§ **Records provided**:
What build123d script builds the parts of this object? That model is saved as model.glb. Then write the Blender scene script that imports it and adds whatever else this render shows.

--

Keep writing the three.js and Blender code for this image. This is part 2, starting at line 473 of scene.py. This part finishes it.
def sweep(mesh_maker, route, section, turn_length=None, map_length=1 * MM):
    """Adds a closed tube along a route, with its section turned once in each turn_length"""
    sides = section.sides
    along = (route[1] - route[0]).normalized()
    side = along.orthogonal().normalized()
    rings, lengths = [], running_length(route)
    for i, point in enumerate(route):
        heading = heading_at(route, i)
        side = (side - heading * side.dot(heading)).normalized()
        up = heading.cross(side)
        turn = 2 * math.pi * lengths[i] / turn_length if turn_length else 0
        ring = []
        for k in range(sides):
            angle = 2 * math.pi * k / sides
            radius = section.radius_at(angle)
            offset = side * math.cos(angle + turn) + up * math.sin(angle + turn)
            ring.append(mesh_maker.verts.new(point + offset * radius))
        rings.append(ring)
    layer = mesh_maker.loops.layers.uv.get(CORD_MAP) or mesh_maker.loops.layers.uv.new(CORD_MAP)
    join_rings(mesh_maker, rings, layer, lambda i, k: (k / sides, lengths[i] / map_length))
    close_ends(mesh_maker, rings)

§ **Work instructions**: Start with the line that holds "Keep writing the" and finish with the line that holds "close_ends(mesh_maker, rings)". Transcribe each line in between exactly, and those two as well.

§ **Written solution**:
Keep writing the three.js and Blender code for this image. This is part 2, starting at line 473 of scene.py. This part finishes it.
def sweep(mesh_maker, route, section, turn_length=None, map_length=1 * MM):
    """Adds a closed tube along a route, with its section turned once in each turn_length"""
    sides = section.sides
    along = (route[1] - route[0]).normalized()
    side = along.orthogonal().normalized()
    rings, lengths = [], running_length(route)
    for i, point in enumerate(route):
        heading = heading_at(route, i)
        side = (side - heading * side.dot(heading)).normalized()
        up = heading.cross(side)
        turn = 2 * math.pi * lengths[i] / turn_length if turn_length else 0
        ring = []
        for k in range(sides):
            angle = 2 * math.pi * k / sides
            radius = section.radius_at(angle)
            offset = side * math.cos(angle + turn) + up * math.sin(angle + turn)
            ring.append(mesh_maker.verts.new(point + offset * radius))
        rings.append(ring)
    layer = mesh_maker.loops.layers.uv.get(CORD_MAP) or mesh_maker.loops.layers.uv.new(CORD_MAP)
    join_rings(mesh_maker, rings, layer, lambda i, k: (k / sides, lengths[i] / map_length))
    close_ends(mesh_maker, rings)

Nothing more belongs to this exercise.